Running Shanghai, Part II: How is it Different than USA?

Hot tea at the ready in Century Park for our pleasure upon finishing a long run in 80% humidity and about 85 degrees. 

Haven’t seen that in Central Park, nor Van Cortlandt. 

It was great, though. Actually, at the 10k point of my run, I mixed tea with lemon lime Gatorade. It was quite good. The tea diluted Gatorade’s sugar. 

Raw tempeh–high protein fermented soybeans–out for us post-run. I love tempeh and it’s perfect post-long run. But…

Never seen that either. 

Wonderful crispy, sugary ginger roll-up dessert-type treat after run!

Better than Olympic-style aid table we pass by after every 5k loop at Century. Other teams have nice set-ups, too, but ours seems to have the most food, in addition to fluids. 

Some teams even have aid stations set up for track workouts! This was at Jiao Tong University on Saturday:

Chinese runners seem really excited to create & join specific teams. It seems commonplace for teammates to wear their “flag” during runs, be they track workouts or long days. 

Typically, in the U.S. we only wear team uniforms/singlets on race days. 

We wear plenty of other team attire in the meantime, but Chinese runners seem to want to fly their flag on every run–or at least those in large public squares such as Century & Jiao Tong. 
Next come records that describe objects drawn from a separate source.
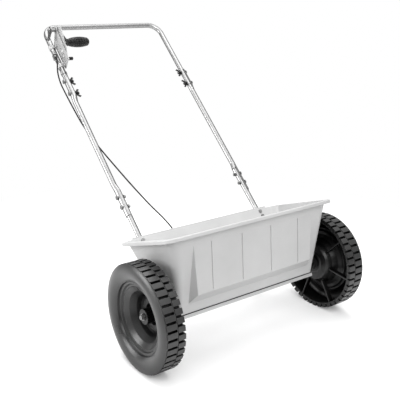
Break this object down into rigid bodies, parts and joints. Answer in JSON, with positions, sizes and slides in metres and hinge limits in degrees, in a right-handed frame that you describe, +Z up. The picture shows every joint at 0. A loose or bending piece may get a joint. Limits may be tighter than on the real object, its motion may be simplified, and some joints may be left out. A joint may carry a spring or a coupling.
{
  "type": "garden spreader",
  "caption": "Push-along drop spreader with tapered plastic hopper, lugged wheels, bolted tube handle and a rate lever whose cable slides the shutter plate.",
  "frame": {"origin": "ground level, centred under the object's bounding box", "axes": "+X along the axle to the object's right seen from behind the handle, +Y back towards the user, +Z up; parked leaning back on its stand"},
  "size_m": [0.6836, 0.876, 0.8078],
  "materials": {
    "hopper_plastic": "pale grey moulded polypropylene, fine satin grain",
    "wheel_plastic": "dark grey blow-moulded plastic, satin",
    "black_plastic": "black moulded nylon",
    "grip_plastic": "black ribbed soft-touch plastic",
    "black_rubber": "black rubber sleeve",
    "tube_steel": "bright zinc-plated steel tube",
    "zinc_steel": "zinc-plated steel hardware",
    "plate_steel": "galvanised sheet steel",
    "cable_black": "black plastic cable sheath",
    "wire_steel": "bare steel cable wire"
  },
  "bodies": {
    "frame": {"hopper": "hopper_plastic", "metering_plate": "plate_steel", "rail_front": "plate_steel", "rail_back": "plate_steel", "rail_screws": "zinc_steel", "rail_seal": "black_rubber", "axle_bushes": "black_plastic", "lower_tube_right": "tube_steel", "lower_tube_left": "tube_steel", "middle_tube_right": "tube_steel", "middle_tube_left": "tube_steel", "handle_u_bar": "tube_steel", "tube_plugs": "black_plastic", "top_joint_bolts": "zinc_steel", "wing_nuts": "black_plastic", "bottom_joint_bolts": "zinc_steel", "bottom_joint_nuts": "zinc_steel", "hopper_bolts": "zinc_steel", "hopper_bolt_nuts": "zinc_steel", "stand": "tube_steel", "stand_bolts": "zinc_steel", "stand_nuts": "zinc_steel", "foot_sleeves": "black_rubber", "lever_bracket": "plate_steel", "bracket_clamps": "plate_steel", "cable_bracket_top": "zinc_steel", "cable_bracket_bottom": "zinc_steel", "cable_sheath": "cable_black", "cable_ferrules": "zinc_steel", "cable_clip": "zinc_steel"},
    "drive": {"wheel_right": "wheel_plastic", "axle": "zinc_steel", "axle_spacers": "zinc_steel", "agitator": "black_plastic", "drive_pin": "zinc_steel", "hub_knobs": "black_plastic", "hub_washers": "zinc_steel"},
    "wheel_left": {"wheel_left": "wheel_plastic"},
    "lever": {"lever_arm": "zinc_steel", "lever_cable_pin": "zinc_steel", "lever_pivot_bolt": "zinc_steel", "lever_pivot_nut": "zinc_steel", "lever_grip": "grip_plastic", "grip_collar": "grip_plastic"},
    "rate_stop": {"rate_stop_arm": "plate_steel", "rate_stop_knob": "grip_plastic"},
    "wire_top": {"wire_top": "wire_steel"},
    "shutter": {"shutter_plate": "plate_steel", "wire_bottom": "wire_steel"}
  },
  "joints": [
    {"name": "axle_turn", "type": "hinge", "parent": "frame", "child": "drive", "pos_m": [0, -0.29806, 0.14], "axis": [1, 0, 0], "continuous": true},
    {"name": "left_wheel_turn", "type": "hinge", "parent": "frame", "child": "wheel_left", "pos_m": [0, -0.29806, 0.14], "axis": [1, 0, 0], "continuous": true},
    {"name": "lever_turn", "type": "hinge", "parent": "frame", "child": "lever", "pos_m": [-0.2, 0.35163, 0.79667], "axis": [1, 0, 0], "range_deg": [0, 22]},
    {"name": "rate_stop_turn", "type": "hinge", "parent": "frame", "child": "rate_stop", "pos_m": [-0.2, 0.35163, 0.79667], "axis": [1, 0, 0], "range_deg": [-14, 1.5]},
    {"name": "wire_slide", "type": "slide", "parent": "frame", "child": "wire_top", "axis": [0, 0.7225, 0.6914], "range_m": [0, 0.0122]},
    {"name": "shutter_slide", "type": "slide", "parent": "frame", "child": "shutter", "axis": [0, 0.9466, -0.3223], "range_m": [0, 0.0122]}
  ],
  "couplings": [
    {"joint": "wire_slide", "follows": "lever_turn", "m_per_rad": 0.031},
    {"joint": "shutter_slide", "follows": "lever_turn", "m_per_rad": 0.031}
  ]
}
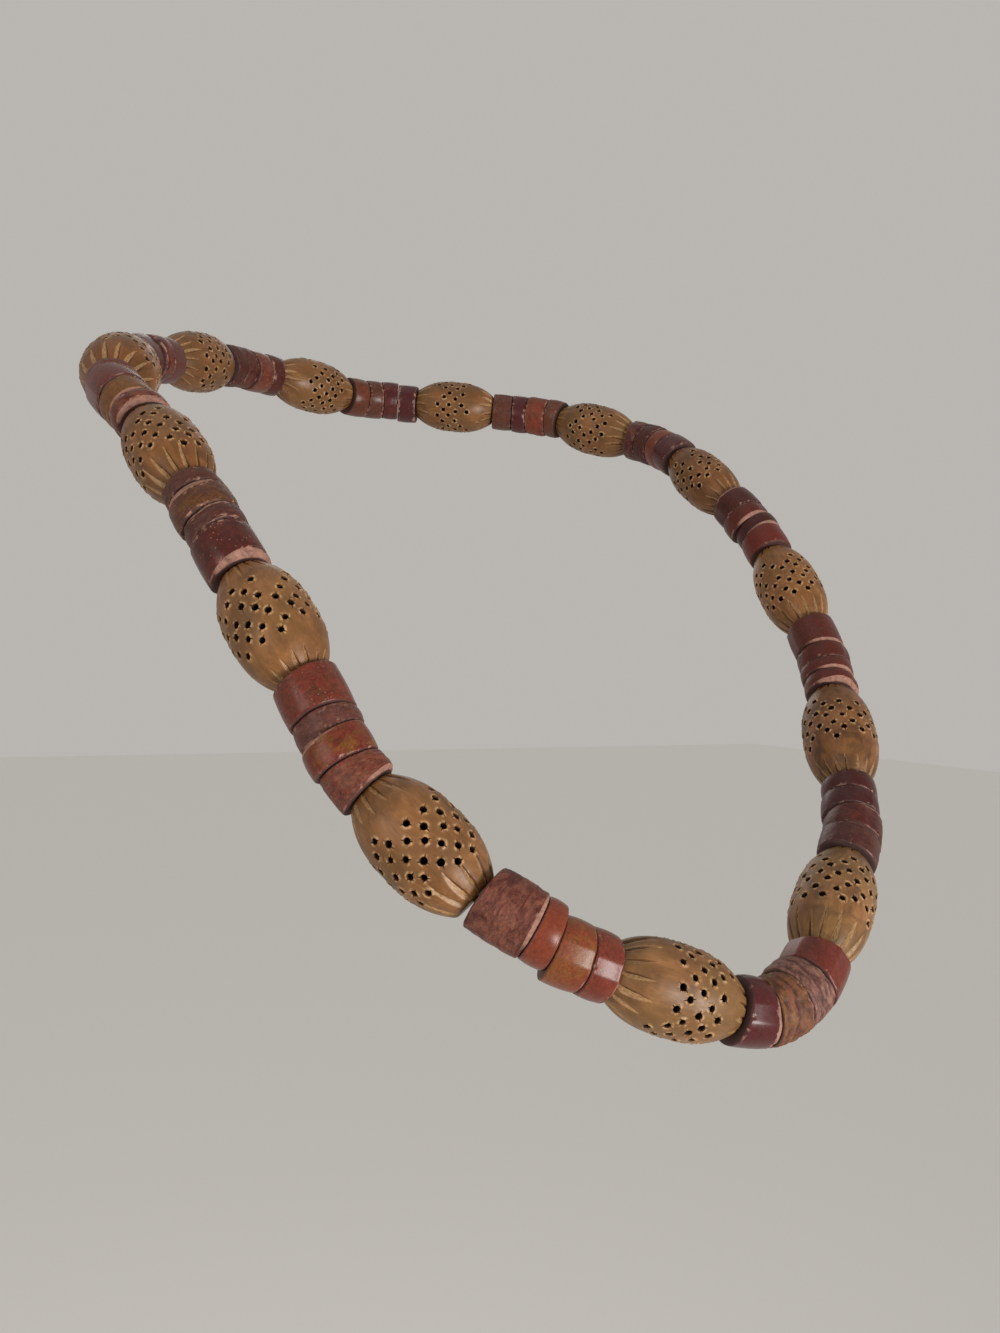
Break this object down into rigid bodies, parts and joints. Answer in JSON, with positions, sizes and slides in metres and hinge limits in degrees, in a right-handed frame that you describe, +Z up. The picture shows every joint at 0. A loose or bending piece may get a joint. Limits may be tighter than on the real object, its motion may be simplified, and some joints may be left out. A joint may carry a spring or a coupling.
{
  "type": "beaded necklace",
  "caption": "Long necklace of carved, drilled wooden barrel beads with stacks of polished red stone discs between them, strung on one closed thread, in its worn form.",
  "frame": {"origin": "the middle of the string at the nape, where the necklace rests on the back of the neck", "axes": "+Z up, -Y towards the front, +X towards the wearer's left"},
  "size_m": [0.1894, 0.2146, 0.1712],
  "materials": {
    "carved_wood": "carved and drilled tan wood, worn to a satin polish",
    "red_stone": null,
    "waxed_thread": "dark waxed thread"
  },
  "bodies": {
    "root": {"wood_bead_01": "carved_wood", "wood_bead_02": "carved_wood", "wood_bead_03": "carved_wood", "wood_bead_04": "carved_wood", "wood_bead_05": "carved_wood", "wood_bead_06": "carved_wood", "wood_bead_07": "carved_wood", "wood_bead_08": "carved_wood", "wood_bead_09": "carved_wood", "wood_bead_10": "carved_wood", "wood_bead_11": "carved_wood", "wood_bead_12": "carved_wood", "wood_bead_13": "carved_wood", "disc_stack_01": "red_stone", "disc_stack_02": "red_stone", "disc_stack_03": "red_stone", "disc_stack_04": "red_stone", "disc_stack_05": "red_stone", "disc_stack_06": "red_stone", "disc_stack_07": "red_stone", "disc_stack_08": "red_stone", "disc_stack_09": "red_stone", "disc_stack_10": "red_stone", "disc_stack_11": "red_stone", "disc_stack_12": "red_stone", "disc_stack_13": "red_stone", "thread": "waxed_thread"}
  },
  "joints": []
}
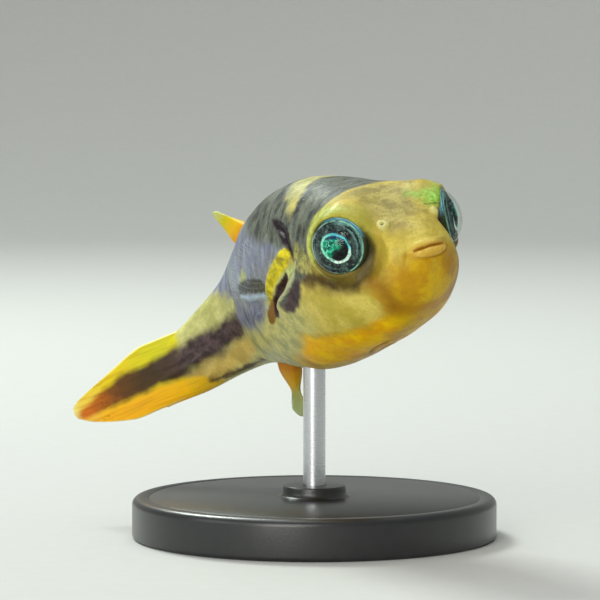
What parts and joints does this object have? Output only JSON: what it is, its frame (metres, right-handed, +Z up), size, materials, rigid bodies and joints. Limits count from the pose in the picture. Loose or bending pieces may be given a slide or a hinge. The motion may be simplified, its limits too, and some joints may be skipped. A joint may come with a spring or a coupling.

Man in glasses on right cracked me up. For a good 30 minutes or more he was explaining something at length to this small group around him–only 7-8 folks at times. All the while he wore a headset with microphone. His voice ranged out loudly, as folks listened intently from no more than ten feet away. 

American coaches-mentors: Please grab your mics.

Lastly for now, there’s also a Vegan Runners team with 450 members!